## Work to be completed
Below are the records; pull every line that includes "from".

## Items
_ _ _ _
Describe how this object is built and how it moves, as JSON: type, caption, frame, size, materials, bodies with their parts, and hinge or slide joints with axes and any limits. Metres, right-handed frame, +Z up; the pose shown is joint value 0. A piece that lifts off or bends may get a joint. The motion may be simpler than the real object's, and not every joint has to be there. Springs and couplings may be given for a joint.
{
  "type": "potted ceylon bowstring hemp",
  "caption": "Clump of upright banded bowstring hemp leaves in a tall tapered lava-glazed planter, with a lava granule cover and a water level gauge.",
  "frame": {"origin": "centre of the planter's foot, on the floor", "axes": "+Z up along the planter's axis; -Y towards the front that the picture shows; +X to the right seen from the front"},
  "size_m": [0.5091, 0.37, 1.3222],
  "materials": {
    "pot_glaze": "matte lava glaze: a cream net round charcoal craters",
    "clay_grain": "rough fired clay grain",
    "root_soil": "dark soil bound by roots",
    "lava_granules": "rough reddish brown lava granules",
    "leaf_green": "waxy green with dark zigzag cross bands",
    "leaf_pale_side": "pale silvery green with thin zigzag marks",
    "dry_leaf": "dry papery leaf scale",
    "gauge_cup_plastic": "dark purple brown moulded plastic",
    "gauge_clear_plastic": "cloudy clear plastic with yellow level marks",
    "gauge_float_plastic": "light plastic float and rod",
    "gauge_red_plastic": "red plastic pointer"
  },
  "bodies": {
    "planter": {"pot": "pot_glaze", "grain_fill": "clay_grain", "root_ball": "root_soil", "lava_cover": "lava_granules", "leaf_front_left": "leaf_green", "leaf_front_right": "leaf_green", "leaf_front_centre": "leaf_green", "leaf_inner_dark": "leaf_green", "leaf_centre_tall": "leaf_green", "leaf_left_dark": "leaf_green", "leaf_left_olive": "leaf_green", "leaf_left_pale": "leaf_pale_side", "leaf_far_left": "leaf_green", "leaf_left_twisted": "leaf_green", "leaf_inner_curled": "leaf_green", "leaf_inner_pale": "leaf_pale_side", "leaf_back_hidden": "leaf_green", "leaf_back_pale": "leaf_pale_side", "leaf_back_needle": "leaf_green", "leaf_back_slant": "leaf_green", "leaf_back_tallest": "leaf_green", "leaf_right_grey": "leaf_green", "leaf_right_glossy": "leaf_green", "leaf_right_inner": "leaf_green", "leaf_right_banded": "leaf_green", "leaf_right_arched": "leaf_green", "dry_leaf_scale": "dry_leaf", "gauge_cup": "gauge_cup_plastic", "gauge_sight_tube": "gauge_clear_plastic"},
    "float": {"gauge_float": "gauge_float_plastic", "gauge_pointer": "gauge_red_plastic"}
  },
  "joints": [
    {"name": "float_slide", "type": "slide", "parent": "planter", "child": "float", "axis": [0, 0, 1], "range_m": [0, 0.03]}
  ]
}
_ _ _ _
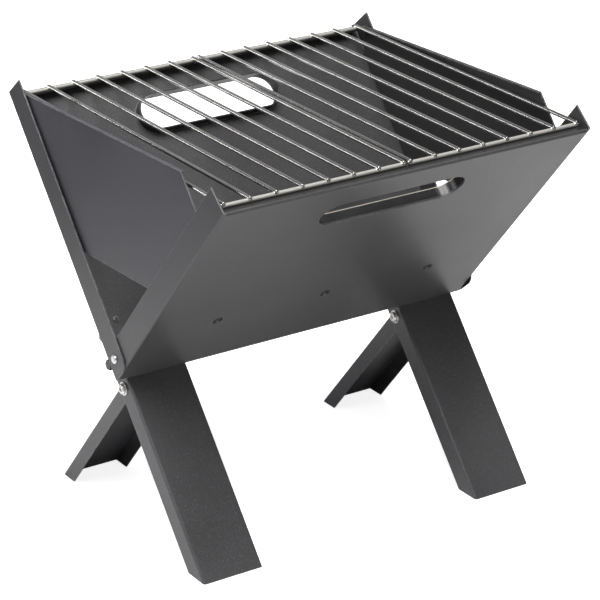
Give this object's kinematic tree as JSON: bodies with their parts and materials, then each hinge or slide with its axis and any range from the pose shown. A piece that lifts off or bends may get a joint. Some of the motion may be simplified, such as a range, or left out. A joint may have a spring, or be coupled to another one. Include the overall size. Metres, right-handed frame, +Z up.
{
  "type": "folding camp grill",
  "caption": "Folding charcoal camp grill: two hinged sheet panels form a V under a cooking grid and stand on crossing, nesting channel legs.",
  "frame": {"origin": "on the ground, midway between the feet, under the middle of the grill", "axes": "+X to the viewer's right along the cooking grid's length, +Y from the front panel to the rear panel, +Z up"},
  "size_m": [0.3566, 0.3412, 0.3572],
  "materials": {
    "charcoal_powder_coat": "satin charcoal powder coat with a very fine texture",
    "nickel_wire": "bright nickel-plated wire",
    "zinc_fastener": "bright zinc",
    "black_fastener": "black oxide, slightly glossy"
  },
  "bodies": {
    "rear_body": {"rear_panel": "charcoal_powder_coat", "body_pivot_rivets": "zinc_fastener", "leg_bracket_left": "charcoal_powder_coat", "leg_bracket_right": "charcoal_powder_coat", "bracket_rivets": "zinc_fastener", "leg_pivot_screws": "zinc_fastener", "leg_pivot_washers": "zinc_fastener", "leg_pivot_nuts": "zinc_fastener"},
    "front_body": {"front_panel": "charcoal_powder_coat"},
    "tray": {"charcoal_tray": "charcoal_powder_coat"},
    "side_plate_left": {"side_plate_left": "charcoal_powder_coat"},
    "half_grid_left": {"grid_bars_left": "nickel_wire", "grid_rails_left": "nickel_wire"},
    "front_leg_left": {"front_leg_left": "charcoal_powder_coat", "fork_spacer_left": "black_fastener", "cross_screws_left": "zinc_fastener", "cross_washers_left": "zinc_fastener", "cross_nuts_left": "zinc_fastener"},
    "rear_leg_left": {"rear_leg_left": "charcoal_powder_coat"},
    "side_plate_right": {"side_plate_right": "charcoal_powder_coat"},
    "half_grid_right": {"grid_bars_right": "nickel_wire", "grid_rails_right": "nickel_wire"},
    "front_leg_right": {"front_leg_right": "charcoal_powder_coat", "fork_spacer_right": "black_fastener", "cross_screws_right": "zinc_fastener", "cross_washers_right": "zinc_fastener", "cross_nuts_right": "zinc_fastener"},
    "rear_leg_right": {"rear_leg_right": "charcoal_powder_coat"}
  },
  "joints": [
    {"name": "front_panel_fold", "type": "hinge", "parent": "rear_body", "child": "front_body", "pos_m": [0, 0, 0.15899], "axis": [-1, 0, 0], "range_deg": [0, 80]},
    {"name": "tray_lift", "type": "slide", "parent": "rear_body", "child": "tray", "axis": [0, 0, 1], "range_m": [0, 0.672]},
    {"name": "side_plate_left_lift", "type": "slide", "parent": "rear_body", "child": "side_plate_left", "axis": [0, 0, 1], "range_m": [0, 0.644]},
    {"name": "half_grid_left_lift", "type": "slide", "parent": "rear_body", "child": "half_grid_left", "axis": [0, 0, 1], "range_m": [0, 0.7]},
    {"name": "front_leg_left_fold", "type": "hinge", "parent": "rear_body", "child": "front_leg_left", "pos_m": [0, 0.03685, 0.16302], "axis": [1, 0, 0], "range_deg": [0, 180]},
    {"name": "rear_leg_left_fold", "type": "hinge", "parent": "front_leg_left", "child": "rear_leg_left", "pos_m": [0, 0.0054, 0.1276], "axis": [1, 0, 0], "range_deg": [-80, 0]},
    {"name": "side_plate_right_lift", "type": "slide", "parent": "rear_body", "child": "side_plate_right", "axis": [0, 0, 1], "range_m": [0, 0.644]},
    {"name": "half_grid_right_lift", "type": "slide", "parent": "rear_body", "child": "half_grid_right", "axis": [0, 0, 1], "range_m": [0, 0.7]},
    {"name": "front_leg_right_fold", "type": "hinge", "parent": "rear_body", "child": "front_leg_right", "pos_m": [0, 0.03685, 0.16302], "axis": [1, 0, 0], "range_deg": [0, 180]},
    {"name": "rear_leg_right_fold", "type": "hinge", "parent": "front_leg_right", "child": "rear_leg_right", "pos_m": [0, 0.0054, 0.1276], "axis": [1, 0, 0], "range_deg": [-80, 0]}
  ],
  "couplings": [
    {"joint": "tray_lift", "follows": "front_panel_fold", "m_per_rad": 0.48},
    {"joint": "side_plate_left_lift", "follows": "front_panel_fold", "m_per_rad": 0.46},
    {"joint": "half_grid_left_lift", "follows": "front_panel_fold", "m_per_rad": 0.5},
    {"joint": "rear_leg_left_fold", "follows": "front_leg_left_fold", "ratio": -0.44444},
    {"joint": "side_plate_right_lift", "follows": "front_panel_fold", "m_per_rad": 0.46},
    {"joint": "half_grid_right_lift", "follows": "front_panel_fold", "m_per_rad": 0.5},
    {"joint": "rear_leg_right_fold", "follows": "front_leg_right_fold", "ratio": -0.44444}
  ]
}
_ _ _ _
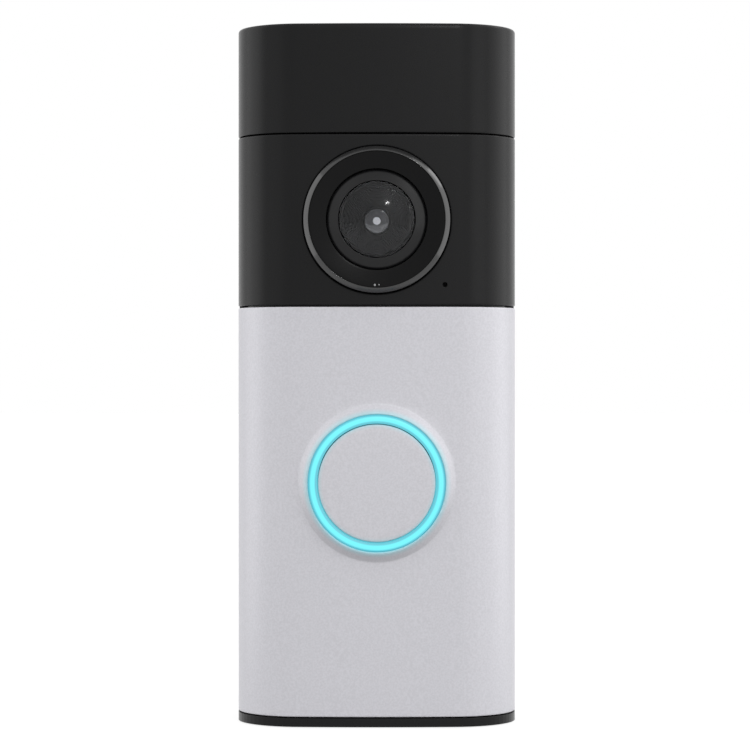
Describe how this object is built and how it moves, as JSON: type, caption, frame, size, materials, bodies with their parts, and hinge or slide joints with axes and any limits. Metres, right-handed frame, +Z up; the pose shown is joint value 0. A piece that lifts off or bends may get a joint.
_ _ _ _
## Result
  "frame": {"origin": "centre of the planter's foot, on the floor", "axes": "+Z up along the planter's axis; -Y towards the front that the picture shows; +X to the right seen from the front"},
Give this object's kinematic tree as JSON: bodies with their parts and materials, then each hinge or slide with its axis and any range from the pose shown. A piece that lifts off or bends may get a joint. Some of the motion may be simplified, such as a range, or left out. A joint may have a spring, or be coupled to another one. Include the overall size. Metres, right-handed frame, +Z up.
  "frame": {"origin": "on the ground, midway between the feet, under the middle of the grill", "axes": "+X to the viewer's right along the cooking grid's length, +Y from the front panel to the rear panel, +Z up"},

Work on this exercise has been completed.